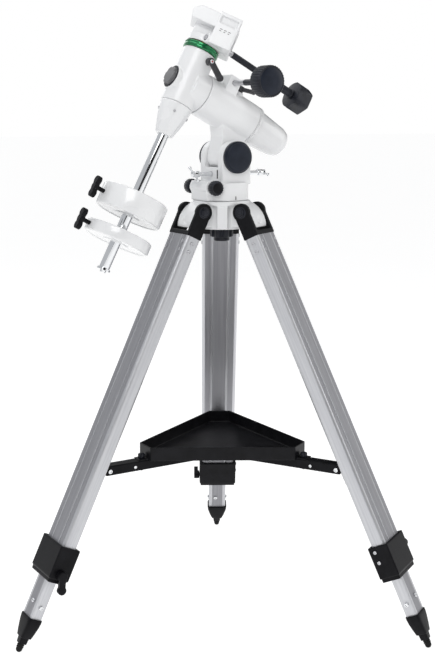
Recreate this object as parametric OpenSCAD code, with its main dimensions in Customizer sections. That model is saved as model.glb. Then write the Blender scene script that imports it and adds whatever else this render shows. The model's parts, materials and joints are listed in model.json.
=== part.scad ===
// German equatorial mount on a three-leg tripod.
// Millimetres, +Z up. X points south, away from the celestial pole; the polar axis
// rises towards -X. The origin is on the ground, in the middle of the footprint.

/* [Tripod] */
// Lean of each leg from the vertical, in degrees
leg_lean = 25.6; // [24:0.1:27]
// Width of a leg rail across the leg
rail_w = 72; // [66:1:78]
// Depth of a leg rail
rail_d = 30; // [28:1:32]
// Height of the leg hinges above the ground
hinge_z = 784; // [770:1:800]
// Distance of the leg hinges from the tripod axis
hinge_r = 59; // [56:1:62]
// Length of the leg rail
rail_len = 640; // [600:5:660]
// Width of the inner, sliding leg
inner_w = 38; // [34:1:40]
// Depth of the inner, sliding leg
inner_d = 22; // [20:1:23]
// Height of the accessory tray's rim above the ground
tray_z = 350; // [335:1:365]
// Distance of the tray's cut corners from the axis
tray_r = 169; // [150:1:180]
// Height of the accessory tray's rim
tray_h = 26; // [20:1:30]

/* [Head] */
// Latitude setting: tilt of the polar axis above the horizontal
latitude = 27.7; // [25:0.1:32]
// Height of the altitude pivot above the ground
pivot_z = 884; // [880:1:890]
// Offset of the altitude pivot from the tripod axis
pivot_x = 8; // [4:1:12]
// Distance from the altitude pivot to the declination axis, along the polar axis
head_reach = 136; // [130:1:142]
// Distance from the altitude pivot to the polar axis
head_rise = 76; // [74:1:80]
// Radius of the polar axis housing
polar_r = 39; // [38:0.5:41]
// Radius of the declination housing
dec_r = 31; // [30:0.5:32]
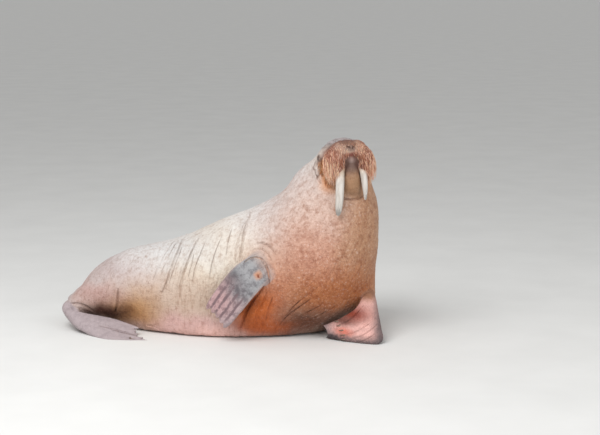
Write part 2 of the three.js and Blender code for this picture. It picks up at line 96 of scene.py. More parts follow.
DIGITS = 5
CLAW_AT = 0.86  # how far along a digit its claw stands
CLAW_RADIUS = 6
CLAW_LINE = ((-8, -5), (4, 3), (24, 1))  # millimetres ahead of its root and out of the skin
RIGHT_FORE = {
    "line": [(330, -390, 510), (222, -490, 498), (104, -528, 410),
             (10, -538, 297), (-62, -532, 200), (-100, -522, 148)],
    "across": [(0.45, -0.5, -0.75), (0.6, -0.35, -0.7), (0.7, -0.2, -0.68), (0.72, -0.15, -0.66)],
    "width": [92, 100, 114, 113, 106, 94],
    "thick": (44, 14),
    "webs": 0.07,
    "grooves": 0.36,
    "lengths": [0.97, 0.93, 0.94, 0.97, 1],
}
LEFT_FORE = {
    "line": [(850, -270, 270), (895, -350, 222), (918, -450, 158),
             (884, -512, 112), (758, -488, 76), (606, -395, 40)],
    "across": [(0.8, 0.1, -0.2), (0.1, 0.5, 0.8), (-0.45, 0.45, 0.78), (-0.4, 0.42, 0.85), (-0.15, 0.5, 0.7)],
    "width": [80, 90, 160, 146, 92, 46],
    "thick": (50, 14),
    "webs": 0,
    "grooves": 0.05,
    "lengths": [1, 0.97, 0.97, 0.98, 1],
}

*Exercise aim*
Restate each entry exactly, skipping none.

*The response*
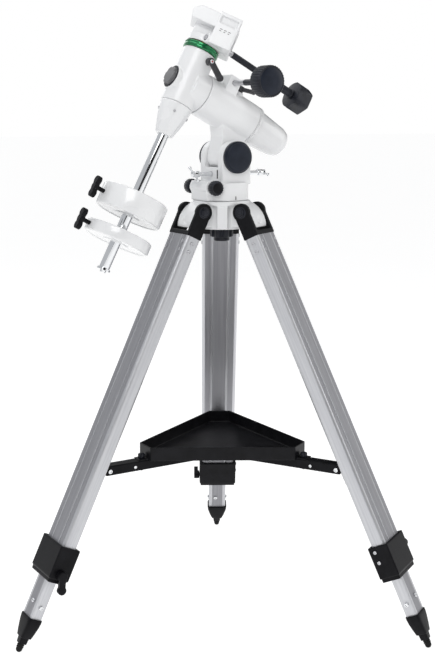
Recreate this object as parametric OpenSCAD code, with its main dimensions in Customizer sections. That model is saved as model.glb. Then write the Blender scene script that imports it and adds whatever else this render shows. The model's parts, materials and joints are listed in model.json.
=== part.scad ===
// German equatorial mount on a three-leg tripod.
// Millimetres, +Z up. X points south, away from the celestial pole; the polar axis
// rises towards -X. The origin is on the ground, in the middle of the footprint.

/* [Tripod] */
// Lean of each leg from the vertical, in degrees
leg_lean = 25.6; // [24:0.1:27]
// Width of a leg rail across the leg
rail_w = 72; // [66:1:78]
// Depth of a leg rail
rail_d = 30; // [28:1:32]
// Height of the leg hinges above the ground
hinge_z = 784; // [770:1:800]
// Distance of the leg hinges from the tripod axis
hinge_r = 59; // [56:1:62]
// Length of the leg rail
rail_len = 640; // [600:5:660]
// Width of the inner, sliding leg
inner_w = 38; // [34:1:40]
// Depth of the inner, sliding leg
inner_d = 22; // [20:1:23]
// Height of the accessory tray's rim above the ground
tray_z = 350; // [335:1:365]
// Distance of the tray's cut corners from the axis
tray_r = 169; // [150:1:180]
// Height of the accessory tray's rim
tray_h = 26; // [20:1:30]

/* [Head] */
// Latitude setting: tilt of the polar axis above the horizontal
latitude = 27.7; // [25:0.1:32]
// Height of the altitude pivot above the ground
pivot_z = 884; // [880:1:890]
// Offset of the altitude pivot from the tripod axis
pivot_x = 8; // [4:1:12]
// Distance from the altitude pivot to the declination axis, along the polar axis
head_reach = 136; // [130:1:142]
// Distance from the altitude pivot to the polar axis
head_rise = 76; // [74:1:80]
// Radius of the polar axis housing
polar_r = 39; // [38:0.5:41]
// Radius of the declination housing
dec_r = 31; // [30:0.5:32]
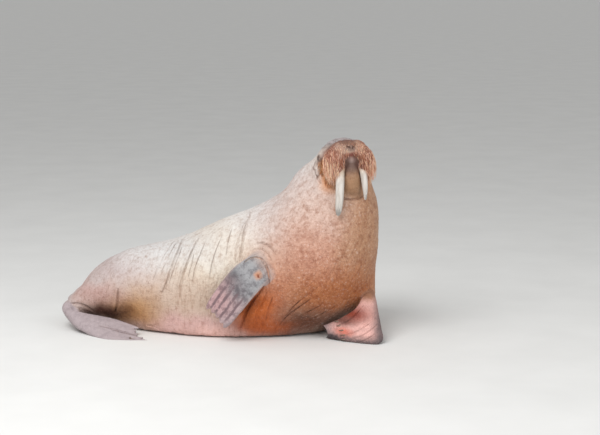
Write part 2 of the three.js and Blender code for this picture. It picks up at line 96 of scene.py. More parts follow.
DIGITS = 5
CLAW_AT = 0.86  # how far along a digit its claw stands
CLAW_RADIUS = 6
CLAW_LINE = ((-8, -5), (4, 3), (24, 1))  # millimetres ahead of its root and out of the skin
RIGHT_FORE = {
    "line": [(330, -390, 510), (222, -490, 498), (104, -528, 410),
             (10, -538, 297), (-62, -532, 200), (-100, -522, 148)],
    "across": [(0.45, -0.5, -0.75), (0.6, -0.35, -0.7), (0.7, -0.2, -0.68), (0.72, -0.15, -0.66)],
    "width": [92, 100, 114, 113, 106, 94],
    "thick": (44, 14),
    "webs": 0.07,
    "grooves": 0.36,
    "lengths": [0.97, 0.93, 0.94, 0.97, 1],
}
LEFT_FORE = {
    "line": [(850, -270, 270), (895, -350, 222), (918, -450, 158),
             (884, -512, 112), (758, -488, 76), (606, -395, 40)],
    "across": [(0.8, 0.1, -0.2), (0.1, 0.5, 0.8), (-0.45, 0.45, 0.78), (-0.4, 0.42, 0.85), (-0.15, 0.5, 0.7)],
    "width": [80, 90, 160, 146, 92, 46],
    "thick": (50, 14),
    "webs": 0,
    "grooves": 0.05,
    "lengths": [1, 0.97, 0.97, 0.98, 1],
}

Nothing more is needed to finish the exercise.